――何か、できることがあるんでしょうか。

「パパにできること」をするために必要なこと

安藤:おっぱいの出ない僕らだって、たとえ2時間は無理にしても、20分や30分なら赤ちゃんの面倒を見られるんですよ。だからママがちょっと用事を済ませたり、リラックスできる時間くらいは、つくってあげることができるんじゃないかな。

で、ここからが重要!

ママが赤ちゃんを預けるにあたって「パパだから任せられる」「安心して気分転換して来られる」と思える、お互いの信頼関係を築くために大事なことってなんだと思いますか。

――夫婦の信頼関係を築くために大事なこと、ですか?

安藤:それは「日頃から子どもと関わっておくこと」です。

週末だけ子どもの面倒を見ようとしたって、赤ちゃんはギャン泣きでしょ?

パパとはいえほとんど知らない人がやってきて、ぎこちなく抱っこしたりお世話したりすれば、赤ちゃんが泣き出すのは無理もないこと。たまにしかやらない人がやったって、うまくゆかないのは当たり前なんです。

ここで最初の話に戻るのですが、結局のところ、育児には“コツ”も“テクニック”もありません。ましてや、能力の問題でもない。

ただ普段から子どもと関わる「時間」をつくっておく、日頃の努力の積み重ねしかないんです。
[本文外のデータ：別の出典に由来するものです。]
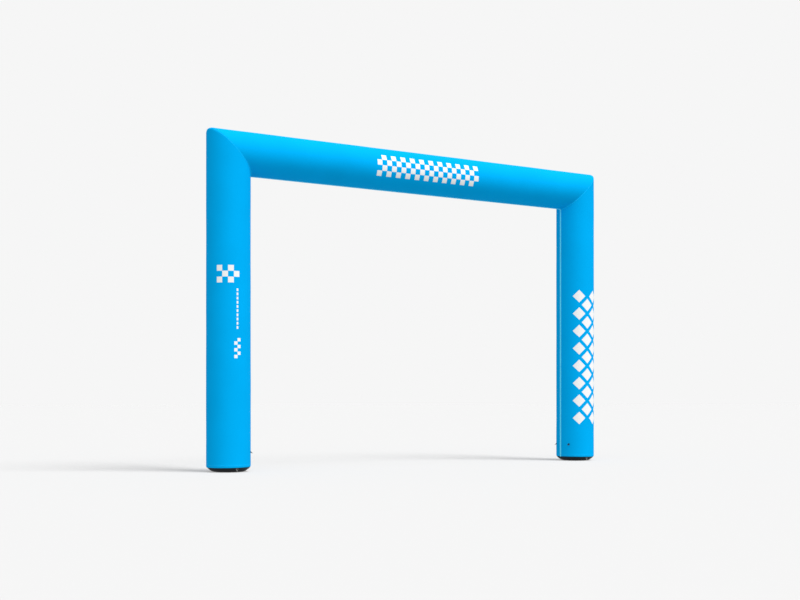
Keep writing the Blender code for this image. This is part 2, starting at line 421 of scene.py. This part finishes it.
def lozenges(tree, across, along, left, low, width, height, columns, rows):
    """A block of lozenges, one in the middle of each cell."""
    slants = []
    for value, start, size in ((across, left, width), (along, low, height)):
        cell = maths(tree, "DIVIDE", maths(tree, "SUBTRACT", value, start), size)
        away = maths(tree, "SUBTRACT", maths(tree, "FRACT", cell), 0.5)
        slants.append(maths(tree, "ABSOLUTE", away))
    shape = maths(tree, "LESS_THAN", maths(tree, "ADD", *slants), LOZENGE_SHARE / 2)
    here = maths(
        tree, "MULTIPLY",
        between(tree, across, left, left + columns * width),
        between(tree, along, low, low + rows * height),
    )
    return maths(tree, "MULTIPLY", shape, here)


def beam_print(tree, up, along_beam):
    return checks(tree, along_beam, up, **BEAM_CHECKS)


def left_leg_print(tree, across, height):
    """A patch of checks, a line of ticks under it, and a narrow strip of checks."""
    patch = checks(tree, across, height, **PATCH_CHECKS)
    dash = maths(tree, "FRACT", maths(tree, "DIVIDE", height, TICK_PITCH))
    here = maths(
        tree, "MULTIPLY",
        between(tree, across, -TICK_HALF, TICK_HALF),
        between(tree, height, *TICK_HEIGHTS),
    )
    ticks = maths(tree, "MULTIPLY", here, maths(tree, "GREATER_THAN", dash, TICK_GAP))
    strip = checks(tree, across, height, **STRIP_CHECKS)
    return maths(tree, "MAXIMUM", maths(tree, "MAXIMUM", patch, ticks), strip)


def right_leg_print(tree, across, height):
    """Lozenges in two lattices, the second one between the first."""
    (width, tall), (left, low) = LOZENGE_CELL, LOZENGE_START
    starts = ((left, low), (left + width / 2, low + tall / 2))
    lattices = [
        lozenges(tree, across, height, *start, width, tall, *counts)
        for start, counts in zip(starts, LOZENGE_COUNTS)
    ]
    return maths(tree, "MAXIMUM", *lattices)


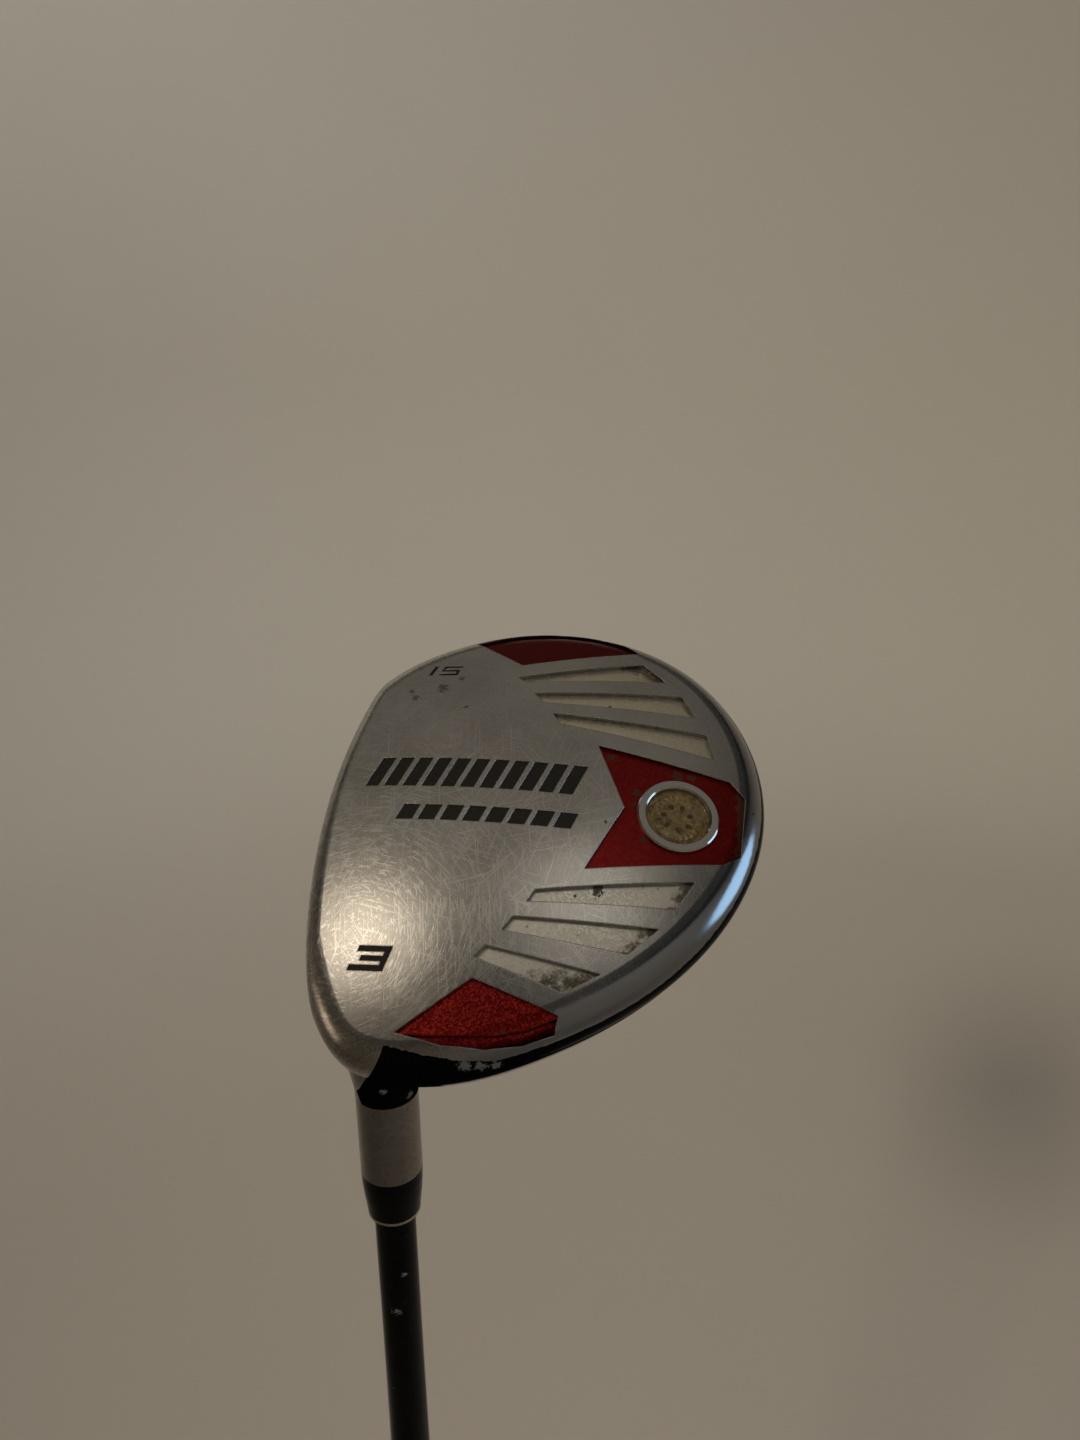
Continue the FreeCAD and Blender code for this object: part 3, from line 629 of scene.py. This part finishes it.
# ------------------------------------------------------------ stage
def backdrop_piece():
    """A round sweep: flat floor that curves up into a wall all the way round."""
    flat = 2.3
    bend = 1.1
    top = 3.2
    steps = 12
    profile = [(0.02, 0.0), (flat * 0.5, 0.0), (flat, 0.0)]
    for step in range(1, steps + 1):
        angle = math.pi / 2 * step / steps
        profile.append((flat + bend * math.sin(angle), bend * (1 - math.cos(angle))))
    profile.append((flat + bend, top))
    around = 72
    points = [(r * math.cos(math.tau * k / around), r * math.sin(math.tau * k / around), z)
              for r, z in profile for k in range(around)]
    faces = [tuple(range(around))]
    for ring in range(len(profile) - 1):
        low = ring * around
        for k in range(around):
            after = (k + 1) % around
            faces.append((low + k, low + around + k, low + around + after, low + after))
    mesh = bpy.data.meshes.new("backdrop")
    mesh.from_pydata(points, [], faces)
    for polygon in mesh.polygons:
        polygon.use_smooth = True
    piece = bpy.data.objects.new("backdrop", mesh)
    group = bpy.data.collections.new("backdrop_only")
    scene.collection.children.link(group)
    group.objects.link(piece)
    mesh.materials.append(backdrop_paper())
    return group


def backdrop_paper():
    """Pale paper with painted shade: a little darker on the floor near the club than on the wall."""
    n = Nodes("backdrop_paper")
    mottle = n.math("MULTIPLY", n.noise(n.coordinates, 1.2, 3.0), 0.15)
    x, y = n.split(n.coordinates)[0:2]
    # Painted shade: the paper's colour lightens from the floor near the club out to the wall.
    wall = n.ramp(n.length(x, y), 0.7, 3.2, 0.0, 0.85)
    n.set(base_color=n.mix(n.math("ADD", mottle, wall), (0.47, 0.42, 0.365), (0.74, 0.69, 0.61)),
          roughness=0.95, specular_ior_level=0.1)
    return n.material


def light(name, place, target, width, power, color, only=None, spread=180.0):
    """A round soft lamp; with a collection given, it lights only what is in it."""
    data = bpy.data.lights.new(name, "AREA")
    data.shape = "DISK"
    data.size = width
    data.energy = power
    data.color = color
    data.spread = math.radians(spread)
    lamp = bpy.data.objects.new(name, data)
    lamp.location = place
    lamp.rotation_euler = (Vector(target) - Vector(place)).to_track_quat("-Z", "Y").to_euler()
    scene.collection.objects.link(lamp)
    if only is not None:
        lamp.light_linking.receiver_collection = only


backdrop = backdrop_piece()
HEAD_AT = club_point(44, 0, -10)
KEY_AT = HEAD_AT + Vector((-0.479, -0.412, 0.772)) * 1.2
FILL_AT = HEAD_AT + Vector((0.13, -0.34, 0.93)) * 1.2
COOL_AT = HEAD_AT + Vector((0.96, 0.10, 0.04)) * 1.15
light("key", KEY_AT, HEAD_AT, 0.33, 0.80, (1.0, 0.88, 0.72))
light("high_fill", FILL_AT, HEAD_AT, 0.44, 0.34, (1.0, 0.94, 0.86))
light("ceiling", (-0.3, 0.3, 2.9), (0, 0, 0.8), 2.6, 2.5, (1.0, 0.90, 0.75))
light("cool_side", COOL_AT, HEAD_AT, 0.66, 2.2, (0.42, 0.70, 1.0))
light("warm_side", (-1.5, -0.5, 0.9), HEAD_AT, 0.5, 0.8, (1.0, 0.8, 0.6))
light("wash", (-1.6, 1.2, 3.1), (-0.9, 3.4, 1.0), 2.6, 17.5, (1.0, 1.0, 0.96), backdrop, 150)
light("wash_front", (1.0, -1.0, 3.1), (2.6, -2.6, 1.1), 2.6, 9, (0.94, 0.97, 1.0), backdrop, 150)
light("shadow_maker", (-0.327, -0.78, 1.75), (0.8, 2.3, 0.2), 0.18, 9.0, (1.0, 0.90, 0.76), backdrop, 110)
world = bpy.data.worlds.new("world")
world.use_nodes = True
sky = world.node_tree.nodes["Background"]
sky.inputs["Color"].default_value = (0.9, 0.95, 1.0, 1)
sky.inputs["Strength"].default_value = 0.02
scene.world = world

camera_data = bpy.data.cameras.new("camera")
camera_data.sensor_fit = "VERTICAL"
camera_data.sensor_height = 36.0
camera_data.lens = 27.05
camera_data.clip_start = 0.01
camera = bpy.data.objects.new("camera", camera_data)
camera.location = (0.0563, -0.1699, 1.2036)
camera.rotation_euler = (math.radians(70.0), math.radians(0.4), math.radians(8.26))
scene.collection.objects.link(camera)
scene.camera = camera
scene.view_settings.view_transform = "Standard"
パパというのは、困った時に“ツール”みたいなものに走りがちなんですが(笑)

ママとパパの負担を減らすために、育児や家事がより効率的に進む“ツール”を考えるのはいいと思いますが、その場しのぎの“ツール”には走らないほうがいい。それは大抵うまくゆきませんし、そもそも問題の解決につながりません。

とりわけ産後の授乳期は、母乳にしたってミルクにしたって、ママは大変です。

ママが育児も家事もワンオペでするのではなく、ママが疲れている時に、パパが家事をすることも立派な育児。ママの話を聞いてあげることだって、間接的には育児です。

ワーク・ライフ・バランスを整えて仕事から早く帰宅するようにする、育休を取れたらもっといい。

そうやって子どもとの「時間」や、広い意味での育児の「時間」をつくることが、どんな“コツ”より“テクニック”より“ツール”より、重要なことなのではないでしょうか。

パパは、ママに勝てない部分はあるけれど、できることだっていっぱいある。